DESCRIPTION OF THE TASK - Repeat verbatim, and only, the lines of the data below, beginning at the line that contains "for name, shape" and stopping after the line that contains "bpy.data.objects.remove(obj)".
----- RECORDS SUPPLIED
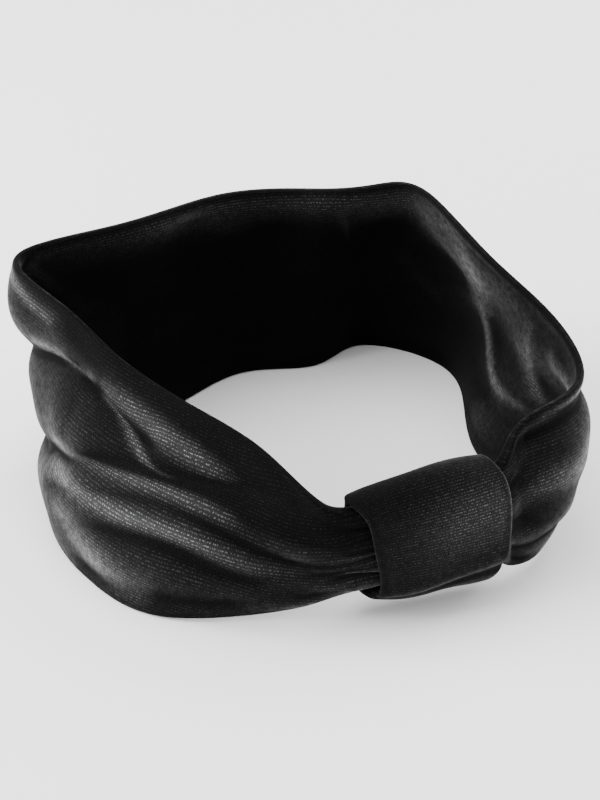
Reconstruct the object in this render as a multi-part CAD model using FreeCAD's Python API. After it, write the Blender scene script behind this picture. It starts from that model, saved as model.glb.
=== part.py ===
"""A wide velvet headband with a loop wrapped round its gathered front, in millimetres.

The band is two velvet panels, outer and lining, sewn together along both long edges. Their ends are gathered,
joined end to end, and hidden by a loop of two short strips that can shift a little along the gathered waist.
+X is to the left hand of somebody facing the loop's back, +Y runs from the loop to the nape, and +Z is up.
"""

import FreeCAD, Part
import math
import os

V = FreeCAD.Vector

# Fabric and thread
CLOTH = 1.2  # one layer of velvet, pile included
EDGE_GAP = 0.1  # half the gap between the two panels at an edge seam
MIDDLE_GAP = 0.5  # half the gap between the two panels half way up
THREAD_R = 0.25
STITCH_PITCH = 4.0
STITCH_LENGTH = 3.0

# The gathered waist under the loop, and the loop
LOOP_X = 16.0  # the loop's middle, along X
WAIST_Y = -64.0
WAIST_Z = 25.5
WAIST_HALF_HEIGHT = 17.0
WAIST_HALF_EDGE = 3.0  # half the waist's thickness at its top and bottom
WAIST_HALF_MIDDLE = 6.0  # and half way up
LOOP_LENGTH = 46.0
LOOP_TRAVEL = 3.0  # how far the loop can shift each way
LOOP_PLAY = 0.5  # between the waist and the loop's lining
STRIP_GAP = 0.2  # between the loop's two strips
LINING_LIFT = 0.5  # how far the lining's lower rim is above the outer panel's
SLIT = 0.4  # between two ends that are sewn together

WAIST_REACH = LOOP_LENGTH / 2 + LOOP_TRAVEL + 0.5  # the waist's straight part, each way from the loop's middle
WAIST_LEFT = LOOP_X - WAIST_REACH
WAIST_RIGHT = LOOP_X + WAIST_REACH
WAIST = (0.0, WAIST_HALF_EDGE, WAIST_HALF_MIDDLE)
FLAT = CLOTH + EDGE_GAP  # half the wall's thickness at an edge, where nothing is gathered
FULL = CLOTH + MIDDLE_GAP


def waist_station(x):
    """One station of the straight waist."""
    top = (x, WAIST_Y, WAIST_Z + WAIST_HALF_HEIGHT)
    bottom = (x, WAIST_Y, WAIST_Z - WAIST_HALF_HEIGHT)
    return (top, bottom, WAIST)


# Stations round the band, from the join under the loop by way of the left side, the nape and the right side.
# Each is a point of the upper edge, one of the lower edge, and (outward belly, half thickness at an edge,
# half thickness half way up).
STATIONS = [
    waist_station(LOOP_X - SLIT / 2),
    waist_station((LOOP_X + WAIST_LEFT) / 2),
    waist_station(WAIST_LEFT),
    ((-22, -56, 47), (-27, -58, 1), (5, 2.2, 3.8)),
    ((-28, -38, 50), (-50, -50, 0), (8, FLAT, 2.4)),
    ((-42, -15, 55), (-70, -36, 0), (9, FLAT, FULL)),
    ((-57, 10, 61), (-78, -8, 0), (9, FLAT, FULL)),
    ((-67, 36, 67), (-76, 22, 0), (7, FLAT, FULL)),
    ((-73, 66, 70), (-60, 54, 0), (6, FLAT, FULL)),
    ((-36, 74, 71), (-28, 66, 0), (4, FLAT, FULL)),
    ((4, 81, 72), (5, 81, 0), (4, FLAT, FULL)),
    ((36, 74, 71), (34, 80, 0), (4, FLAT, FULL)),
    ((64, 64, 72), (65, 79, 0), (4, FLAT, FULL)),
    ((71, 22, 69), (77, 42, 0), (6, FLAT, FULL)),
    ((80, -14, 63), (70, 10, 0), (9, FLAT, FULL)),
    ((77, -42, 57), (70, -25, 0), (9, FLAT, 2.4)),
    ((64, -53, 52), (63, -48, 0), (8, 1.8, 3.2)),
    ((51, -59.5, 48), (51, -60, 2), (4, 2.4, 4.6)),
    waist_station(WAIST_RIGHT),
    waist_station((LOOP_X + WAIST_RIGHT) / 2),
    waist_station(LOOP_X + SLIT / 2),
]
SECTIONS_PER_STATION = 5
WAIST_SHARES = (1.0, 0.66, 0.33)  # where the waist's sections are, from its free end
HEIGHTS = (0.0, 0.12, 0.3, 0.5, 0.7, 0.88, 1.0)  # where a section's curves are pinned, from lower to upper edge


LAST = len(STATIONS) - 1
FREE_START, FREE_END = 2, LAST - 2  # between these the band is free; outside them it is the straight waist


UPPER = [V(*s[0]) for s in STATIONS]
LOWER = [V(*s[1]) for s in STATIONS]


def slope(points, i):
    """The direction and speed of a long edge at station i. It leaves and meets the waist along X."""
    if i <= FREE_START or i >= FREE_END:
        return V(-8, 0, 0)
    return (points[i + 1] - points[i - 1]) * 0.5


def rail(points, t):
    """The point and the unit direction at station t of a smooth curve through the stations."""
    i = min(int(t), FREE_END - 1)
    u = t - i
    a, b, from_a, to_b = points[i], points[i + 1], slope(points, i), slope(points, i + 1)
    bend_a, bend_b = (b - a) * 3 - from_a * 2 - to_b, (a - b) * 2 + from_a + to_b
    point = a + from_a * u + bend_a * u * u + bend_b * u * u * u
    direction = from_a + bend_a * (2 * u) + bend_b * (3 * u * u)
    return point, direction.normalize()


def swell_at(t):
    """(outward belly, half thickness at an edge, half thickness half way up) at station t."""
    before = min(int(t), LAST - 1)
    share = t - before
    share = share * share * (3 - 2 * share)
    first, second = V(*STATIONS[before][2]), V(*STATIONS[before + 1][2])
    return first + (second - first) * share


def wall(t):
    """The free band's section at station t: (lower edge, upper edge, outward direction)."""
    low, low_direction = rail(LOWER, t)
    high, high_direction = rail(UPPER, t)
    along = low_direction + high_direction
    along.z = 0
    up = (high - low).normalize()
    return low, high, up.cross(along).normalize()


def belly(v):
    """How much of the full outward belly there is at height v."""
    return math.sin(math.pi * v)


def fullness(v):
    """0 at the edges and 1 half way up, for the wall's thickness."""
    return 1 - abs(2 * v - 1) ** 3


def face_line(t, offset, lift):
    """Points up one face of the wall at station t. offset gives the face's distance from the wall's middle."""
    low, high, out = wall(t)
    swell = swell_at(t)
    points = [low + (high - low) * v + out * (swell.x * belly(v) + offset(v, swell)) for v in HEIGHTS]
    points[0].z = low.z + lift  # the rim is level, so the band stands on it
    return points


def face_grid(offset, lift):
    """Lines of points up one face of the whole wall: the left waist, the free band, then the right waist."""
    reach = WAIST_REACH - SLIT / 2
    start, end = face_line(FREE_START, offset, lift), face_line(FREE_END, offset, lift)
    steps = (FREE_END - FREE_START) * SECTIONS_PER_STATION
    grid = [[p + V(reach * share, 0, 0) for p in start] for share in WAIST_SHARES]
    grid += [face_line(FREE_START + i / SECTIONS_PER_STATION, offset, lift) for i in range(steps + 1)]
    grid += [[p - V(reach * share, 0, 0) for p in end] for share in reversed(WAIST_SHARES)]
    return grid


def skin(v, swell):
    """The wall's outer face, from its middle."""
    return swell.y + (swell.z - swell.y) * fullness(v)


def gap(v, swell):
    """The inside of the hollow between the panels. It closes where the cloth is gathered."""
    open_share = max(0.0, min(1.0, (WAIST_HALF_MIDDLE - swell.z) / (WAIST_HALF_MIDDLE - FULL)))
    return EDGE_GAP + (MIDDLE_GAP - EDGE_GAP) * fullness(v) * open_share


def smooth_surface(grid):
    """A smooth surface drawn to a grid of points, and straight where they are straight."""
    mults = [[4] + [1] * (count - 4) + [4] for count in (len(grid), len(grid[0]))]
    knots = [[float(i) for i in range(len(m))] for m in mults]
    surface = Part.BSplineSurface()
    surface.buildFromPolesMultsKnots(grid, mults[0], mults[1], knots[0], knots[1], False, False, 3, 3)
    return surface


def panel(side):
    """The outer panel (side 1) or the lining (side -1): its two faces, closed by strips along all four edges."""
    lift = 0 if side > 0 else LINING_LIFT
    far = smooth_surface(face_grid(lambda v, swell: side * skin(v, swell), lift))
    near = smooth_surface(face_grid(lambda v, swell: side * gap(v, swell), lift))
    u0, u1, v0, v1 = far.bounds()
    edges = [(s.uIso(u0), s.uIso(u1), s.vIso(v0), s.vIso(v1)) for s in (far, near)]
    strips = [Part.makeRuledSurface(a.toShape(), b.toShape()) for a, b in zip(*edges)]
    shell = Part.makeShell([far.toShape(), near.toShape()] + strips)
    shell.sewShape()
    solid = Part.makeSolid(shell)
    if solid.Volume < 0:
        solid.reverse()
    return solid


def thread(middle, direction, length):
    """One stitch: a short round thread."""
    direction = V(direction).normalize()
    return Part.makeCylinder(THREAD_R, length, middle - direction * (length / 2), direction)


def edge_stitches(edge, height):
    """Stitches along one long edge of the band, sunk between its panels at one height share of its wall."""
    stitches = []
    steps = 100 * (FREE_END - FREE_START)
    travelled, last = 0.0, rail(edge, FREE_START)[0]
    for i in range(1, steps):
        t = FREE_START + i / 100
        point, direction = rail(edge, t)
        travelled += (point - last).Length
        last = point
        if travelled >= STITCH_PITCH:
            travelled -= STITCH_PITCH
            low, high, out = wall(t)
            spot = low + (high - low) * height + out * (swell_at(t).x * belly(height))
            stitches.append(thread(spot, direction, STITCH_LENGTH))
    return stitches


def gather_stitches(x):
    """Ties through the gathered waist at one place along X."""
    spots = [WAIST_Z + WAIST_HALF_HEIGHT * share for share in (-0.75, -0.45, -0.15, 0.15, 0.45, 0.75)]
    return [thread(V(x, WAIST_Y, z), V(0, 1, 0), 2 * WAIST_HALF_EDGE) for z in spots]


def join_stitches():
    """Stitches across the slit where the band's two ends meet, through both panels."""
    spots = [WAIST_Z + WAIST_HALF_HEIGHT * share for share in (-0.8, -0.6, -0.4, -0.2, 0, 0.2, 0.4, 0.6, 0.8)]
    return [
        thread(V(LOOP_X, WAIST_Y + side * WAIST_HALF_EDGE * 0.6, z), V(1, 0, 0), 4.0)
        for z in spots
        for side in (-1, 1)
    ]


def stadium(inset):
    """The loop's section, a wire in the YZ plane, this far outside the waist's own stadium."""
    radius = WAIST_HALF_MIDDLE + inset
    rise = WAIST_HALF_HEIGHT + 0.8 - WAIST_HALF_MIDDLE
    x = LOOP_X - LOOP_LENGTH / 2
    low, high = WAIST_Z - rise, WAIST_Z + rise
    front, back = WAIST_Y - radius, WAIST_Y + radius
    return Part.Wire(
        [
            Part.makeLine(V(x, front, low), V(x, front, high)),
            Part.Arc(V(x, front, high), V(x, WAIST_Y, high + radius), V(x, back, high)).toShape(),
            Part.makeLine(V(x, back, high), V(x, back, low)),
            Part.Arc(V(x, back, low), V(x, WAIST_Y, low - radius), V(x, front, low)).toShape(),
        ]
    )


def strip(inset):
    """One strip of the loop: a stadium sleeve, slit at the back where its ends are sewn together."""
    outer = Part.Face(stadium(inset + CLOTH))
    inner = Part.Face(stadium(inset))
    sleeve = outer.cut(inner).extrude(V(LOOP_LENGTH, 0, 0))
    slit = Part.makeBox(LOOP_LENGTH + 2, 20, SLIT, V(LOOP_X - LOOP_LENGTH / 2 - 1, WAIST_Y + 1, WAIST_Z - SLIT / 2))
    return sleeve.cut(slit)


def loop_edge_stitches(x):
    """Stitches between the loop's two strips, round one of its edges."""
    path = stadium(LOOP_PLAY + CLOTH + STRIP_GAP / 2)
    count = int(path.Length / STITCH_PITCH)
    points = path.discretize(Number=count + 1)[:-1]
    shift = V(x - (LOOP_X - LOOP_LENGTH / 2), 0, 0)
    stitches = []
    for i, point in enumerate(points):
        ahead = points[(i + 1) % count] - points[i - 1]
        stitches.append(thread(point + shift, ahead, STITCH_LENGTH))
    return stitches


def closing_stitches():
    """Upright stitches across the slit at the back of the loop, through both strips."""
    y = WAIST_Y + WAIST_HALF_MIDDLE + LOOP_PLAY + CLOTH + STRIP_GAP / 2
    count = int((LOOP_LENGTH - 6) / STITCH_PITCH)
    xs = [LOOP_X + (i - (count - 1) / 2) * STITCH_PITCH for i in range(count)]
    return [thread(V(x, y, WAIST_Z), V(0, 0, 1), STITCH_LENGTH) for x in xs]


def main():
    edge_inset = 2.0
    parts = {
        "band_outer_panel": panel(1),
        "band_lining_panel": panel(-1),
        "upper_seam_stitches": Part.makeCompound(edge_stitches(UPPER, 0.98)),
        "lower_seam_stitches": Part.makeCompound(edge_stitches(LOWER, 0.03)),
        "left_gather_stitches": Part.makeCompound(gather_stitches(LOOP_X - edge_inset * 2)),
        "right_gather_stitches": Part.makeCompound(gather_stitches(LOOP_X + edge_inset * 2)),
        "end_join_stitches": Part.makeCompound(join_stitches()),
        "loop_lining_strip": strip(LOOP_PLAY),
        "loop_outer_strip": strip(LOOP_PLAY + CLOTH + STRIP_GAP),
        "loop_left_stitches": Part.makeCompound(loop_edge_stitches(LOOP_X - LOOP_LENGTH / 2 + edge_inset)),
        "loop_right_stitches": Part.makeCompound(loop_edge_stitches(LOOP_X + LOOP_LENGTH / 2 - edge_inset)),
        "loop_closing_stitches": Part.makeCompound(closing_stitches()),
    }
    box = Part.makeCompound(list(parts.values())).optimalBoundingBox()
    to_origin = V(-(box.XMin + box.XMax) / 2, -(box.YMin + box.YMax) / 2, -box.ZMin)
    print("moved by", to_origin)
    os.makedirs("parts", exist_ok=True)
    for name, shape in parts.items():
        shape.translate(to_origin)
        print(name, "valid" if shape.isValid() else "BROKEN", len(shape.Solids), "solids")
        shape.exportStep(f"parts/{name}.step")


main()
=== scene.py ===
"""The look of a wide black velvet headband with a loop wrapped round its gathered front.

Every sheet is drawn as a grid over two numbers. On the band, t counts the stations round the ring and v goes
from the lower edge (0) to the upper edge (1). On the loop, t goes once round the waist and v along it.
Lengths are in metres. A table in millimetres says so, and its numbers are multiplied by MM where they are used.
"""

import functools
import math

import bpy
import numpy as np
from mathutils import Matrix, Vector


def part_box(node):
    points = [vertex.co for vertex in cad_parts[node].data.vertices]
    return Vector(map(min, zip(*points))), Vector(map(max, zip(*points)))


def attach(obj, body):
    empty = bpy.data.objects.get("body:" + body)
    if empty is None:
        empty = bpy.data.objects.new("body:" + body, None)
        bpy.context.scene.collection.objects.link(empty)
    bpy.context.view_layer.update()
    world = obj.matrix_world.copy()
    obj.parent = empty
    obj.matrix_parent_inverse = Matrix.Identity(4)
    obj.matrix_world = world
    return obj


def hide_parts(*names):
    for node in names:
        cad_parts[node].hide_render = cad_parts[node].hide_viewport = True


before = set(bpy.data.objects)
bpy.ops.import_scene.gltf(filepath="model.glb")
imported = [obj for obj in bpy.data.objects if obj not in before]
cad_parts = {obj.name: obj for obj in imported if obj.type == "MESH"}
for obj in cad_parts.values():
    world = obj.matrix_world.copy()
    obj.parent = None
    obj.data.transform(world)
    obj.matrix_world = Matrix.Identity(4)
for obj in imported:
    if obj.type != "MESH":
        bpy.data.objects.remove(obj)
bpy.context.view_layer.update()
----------
----- RECORDS SUPPLIED
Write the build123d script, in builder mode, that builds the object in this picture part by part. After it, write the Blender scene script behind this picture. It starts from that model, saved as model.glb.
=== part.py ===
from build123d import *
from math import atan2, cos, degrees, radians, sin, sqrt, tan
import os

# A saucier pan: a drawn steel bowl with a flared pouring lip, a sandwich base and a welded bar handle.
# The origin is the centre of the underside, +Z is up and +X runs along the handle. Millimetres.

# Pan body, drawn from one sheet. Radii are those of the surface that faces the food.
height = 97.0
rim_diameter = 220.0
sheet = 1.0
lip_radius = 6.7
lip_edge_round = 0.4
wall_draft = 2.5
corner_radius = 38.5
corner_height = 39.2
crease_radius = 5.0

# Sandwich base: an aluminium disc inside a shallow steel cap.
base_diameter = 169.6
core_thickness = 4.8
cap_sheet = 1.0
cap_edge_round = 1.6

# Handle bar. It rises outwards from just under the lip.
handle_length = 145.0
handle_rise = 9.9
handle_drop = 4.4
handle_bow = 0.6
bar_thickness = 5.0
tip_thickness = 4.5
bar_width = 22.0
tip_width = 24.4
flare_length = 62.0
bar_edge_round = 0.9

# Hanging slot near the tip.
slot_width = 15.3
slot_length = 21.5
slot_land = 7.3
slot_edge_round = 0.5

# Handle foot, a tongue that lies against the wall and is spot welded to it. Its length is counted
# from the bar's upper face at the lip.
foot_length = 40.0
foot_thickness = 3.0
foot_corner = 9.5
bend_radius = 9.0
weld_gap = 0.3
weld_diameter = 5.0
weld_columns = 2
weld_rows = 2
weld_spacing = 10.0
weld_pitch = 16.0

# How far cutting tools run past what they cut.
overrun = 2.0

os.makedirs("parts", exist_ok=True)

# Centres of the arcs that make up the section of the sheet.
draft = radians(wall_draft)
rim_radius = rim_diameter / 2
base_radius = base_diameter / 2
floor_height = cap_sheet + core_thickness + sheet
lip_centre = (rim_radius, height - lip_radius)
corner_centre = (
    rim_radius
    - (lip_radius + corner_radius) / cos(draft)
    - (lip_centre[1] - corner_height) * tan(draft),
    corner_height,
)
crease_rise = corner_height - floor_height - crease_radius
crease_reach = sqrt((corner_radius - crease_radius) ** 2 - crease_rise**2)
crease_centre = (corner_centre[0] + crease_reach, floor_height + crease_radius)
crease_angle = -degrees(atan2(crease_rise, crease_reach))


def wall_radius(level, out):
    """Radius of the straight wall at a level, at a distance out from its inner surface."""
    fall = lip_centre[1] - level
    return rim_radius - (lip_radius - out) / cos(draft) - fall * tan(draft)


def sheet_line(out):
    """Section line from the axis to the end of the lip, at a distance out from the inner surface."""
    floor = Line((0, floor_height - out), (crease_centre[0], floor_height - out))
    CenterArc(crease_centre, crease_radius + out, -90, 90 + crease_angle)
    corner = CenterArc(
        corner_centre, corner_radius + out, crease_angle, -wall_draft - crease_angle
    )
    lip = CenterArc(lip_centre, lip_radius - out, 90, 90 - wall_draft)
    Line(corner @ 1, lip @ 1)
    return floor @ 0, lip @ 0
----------
CORRECT OUTPUT -
    for name, shape in parts.items():
        shape.translate(to_origin)
        print(name, "valid" if shape.isValid() else "BROKEN", len(shape.Solids), "solids")
        shape.exportStep(f"parts/{name}.step")


main()
=== scene.py ===
"""The look of a wide black velvet headband with a loop wrapped round its gathered front.

Every sheet is drawn as a grid over two numbers. On the band, t counts the stations round the ring and v goes
from the lower edge (0) to the upper edge (1). On the loop, t goes once round the waist and v along it.
Lengths are in metres. A table in millimetres says so, and its numbers are multiplied by MM where they are used.
"""

import functools
import math

import bpy
import numpy as np
from mathutils import Matrix, Vector


def part_box(node):
    points = [vertex.co for vertex in cad_parts[node].data.vertices]
    return Vector(map(min, zip(*points))), Vector(map(max, zip(*points)))


def attach(obj, body):
    empty = bpy.data.objects.get("body:" + body)
    if empty is None:
        empty = bpy.data.objects.new("body:" + body, None)
        bpy.context.scene.collection.objects.link(empty)
    bpy.context.view_layer.update()
    world = obj.matrix_world.copy()
    obj.parent = empty
    obj.matrix_parent_inverse = Matrix.Identity(4)
    obj.matrix_world = world
    return obj


def hide_parts(*names):
    for node in names:
        cad_parts[node].hide_render = cad_parts[node].hide_viewport = True


before = set(bpy.data.objects)
bpy.ops.import_scene.gltf(filepath="model.glb")
imported = [obj for obj in bpy.data.objects if obj not in before]
cad_parts = {obj.name: obj for obj in imported if obj.type == "MESH"}
for obj in cad_parts.values():
    world = obj.matrix_world.copy()
    obj.parent = None
    obj.data.transform(world)
    obj.matrix_world = Matrix.Identity(4)
for obj in imported:
    if obj.type != "MESH":
        bpy.data.objects.remove(obj)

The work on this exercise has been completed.